[BEGIN PROVIDED MATERIAL]

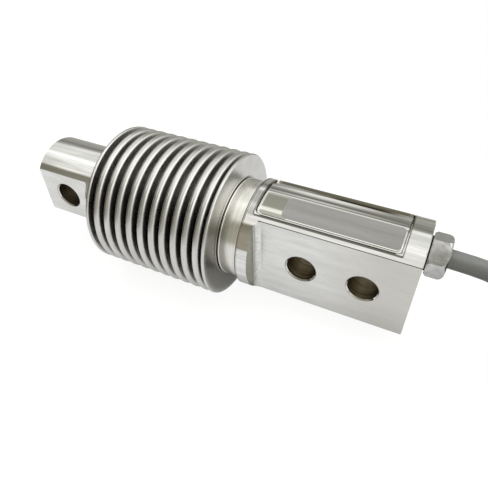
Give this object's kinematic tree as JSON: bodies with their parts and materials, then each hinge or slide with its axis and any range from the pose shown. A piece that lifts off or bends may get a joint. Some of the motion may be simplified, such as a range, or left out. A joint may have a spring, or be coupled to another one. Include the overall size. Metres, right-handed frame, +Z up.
{
  "type": "strain gauge load cell",
  "caption": "Bending-beam load cell sealed by a steel bellows, with a flat mounting block, a drilled load end, a cable gland and a coiled-up grey cable.",
  "frame": {"origin": "on the surface that the cell lies on, below the middle of the cell without its cable", "axes": "+X along the cell from its load end to its cable end, +Z up through the nameplate, +Y out of the rear mounting face"},
  "size_m": [0.291, 0.0468, 0.0434],
  "materials": {
    "machined_steel": "turned and milled stainless steel",
    "formed_steel": "satin formed stainless steel",
    "cover_steel": "polished",
    "plate_aluminium": "satin grey",
    "gland_steel": "satin",
    "gauge_foil": "amber film with foil grid",
    "gauge_wire": "enamelled copper",
    "green_laminate": "circuit board lacquer",
    "resistor_ceramic": "matte",
    "black_rubber": "matte",
    "cable_jacket": "smooth satin",
    "strap_fabric": "woven hook-and-loop strap",
    "core_red": "satin",
    "core_black": "satin",
    "core_green": "satin",
    "core_white": "satin"
  },
  "bodies": {
    "root": {"measuring_body": "machined_steel", "bellows": "formed_steel", "load_side_ring": "machined_steel", "cavity_cover": "cover_steel", "nameplate": "plate_aluminium", "strain_gauge_front_load": "gauge_foil", "strain_gauge_front_block": "gauge_foil", "strain_gauge_rear_load": "gauge_foil", "strain_gauge_rear_block": "gauge_foil", "gauge_wire_front_load": "gauge_wire", "gauge_wire_front_block": "gauge_wire", "gauge_wire_rear_load": "gauge_wire", "gauge_wire_rear_block": "gauge_wire", "compensation_board": "green_laminate", "trim_resistor_1": "resistor_ceramic", "trim_resistor_2": "resistor_ceramic", "trim_resistor_3": "resistor_ceramic", "gland_stem": "gland_steel", "gland_o_ring": "black_rubber", "seal_grommet": "black_rubber", "gland_nut": "gland_steel", "core_red": "core_red", "core_black": "core_black", "core_green": "core_green", "core_white": "core_white", "cable": "cable_jacket", "cable_hank": "cable_jacket", "cable_tail": "cable_jacket", "cable_tie": "strap_fabric", "lead_red": "core_red", "lead_black": "core_black", "lead_green": "core_green", "lead_white": "core_white"}
  },
  "joints": []
}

[END PROVIDED MATERIAL]

#### [WHAT YOU HAVE TO DO]
Copy down the material exactly as written.

#### [REPLY]
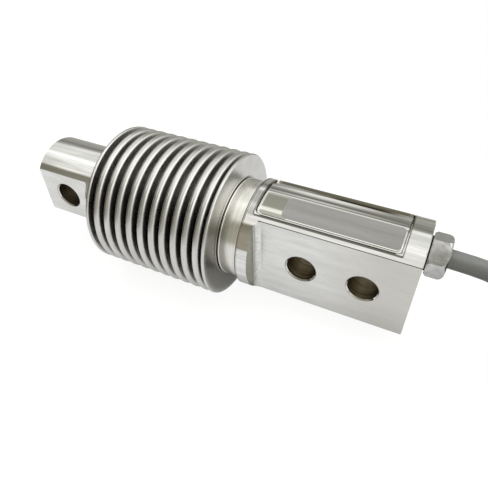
Give this object's kinematic tree as JSON: bodies with their parts and materials, then each hinge or slide with its axis and any range from the pose shown. A piece that lifts off or bends may get a joint. Some of the motion may be simplified, such as a range, or left out. A joint may have a spring, or be coupled to another one. Include the overall size. Metres, right-handed frame, +Z up.
{
  "type": "strain gauge load cell",
  "caption": "Bending-beam load cell sealed by a steel bellows, with a flat mounting block, a drilled load end, a cable gland and a coiled-up grey cable.",
  "frame": {"origin": "on the surface that the cell lies on, below the middle of the cell without its cable", "axes": "+X along the cell from its load end to its cable end, +Z up through the nameplate, +Y out of the rear mounting face"},
  "size_m": [0.291, 0.0468, 0.0434],
  "materials": {
    "machined_steel": "turned and milled stainless steel",
    "formed_steel": "satin formed stainless steel",
    "cover_steel": "polished",
    "plate_aluminium": "satin grey",
    "gland_steel": "satin",
    "gauge_foil": "amber film with foil grid",
    "gauge_wire": "enamelled copper",
    "green_laminate": "circuit board lacquer",
    "resistor_ceramic": "matte",
    "black_rubber": "matte",
    "cable_jacket": "smooth satin",
    "strap_fabric": "woven hook-and-loop strap",
    "core_red": "satin",
    "core_black": "satin",
    "core_green": "satin",
    "core_white": "satin"
  },
  "bodies": {
    "root": {"measuring_body": "machined_steel", "bellows": "formed_steel", "load_side_ring": "machined_steel", "cavity_cover": "cover_steel", "nameplate": "plate_aluminium", "strain_gauge_front_load": "gauge_foil", "strain_gauge_front_block": "gauge_foil", "strain_gauge_rear_load": "gauge_foil", "strain_gauge_rear_block": "gauge_foil", "gauge_wire_front_load": "gauge_wire", "gauge_wire_front_block": "gauge_wire", "gauge_wire_rear_load": "gauge_wire", "gauge_wire_rear_block": "gauge_wire", "compensation_board": "green_laminate", "trim_resistor_1": "resistor_ceramic", "trim_resistor_2": "resistor_ceramic", "trim_resistor_3": "resistor_ceramic", "gland_stem": "gland_steel", "gland_o_ring": "black_rubber", "seal_grommet": "black_rubber", "gland_nut": "gland_steel", "core_red": "core_red", "core_black": "core_black", "core_green": "core_green", "core_white": "core_white", "cable": "cable_jacket", "cable_hank": "cable_jacket", "cable_tail": "cable_jacket", "cable_tie": "strap_fabric", "lead_red": "core_red", "lead_black": "core_black", "lead_green": "core_green", "lead_white": "core_white"}
  },
  "joints": []
}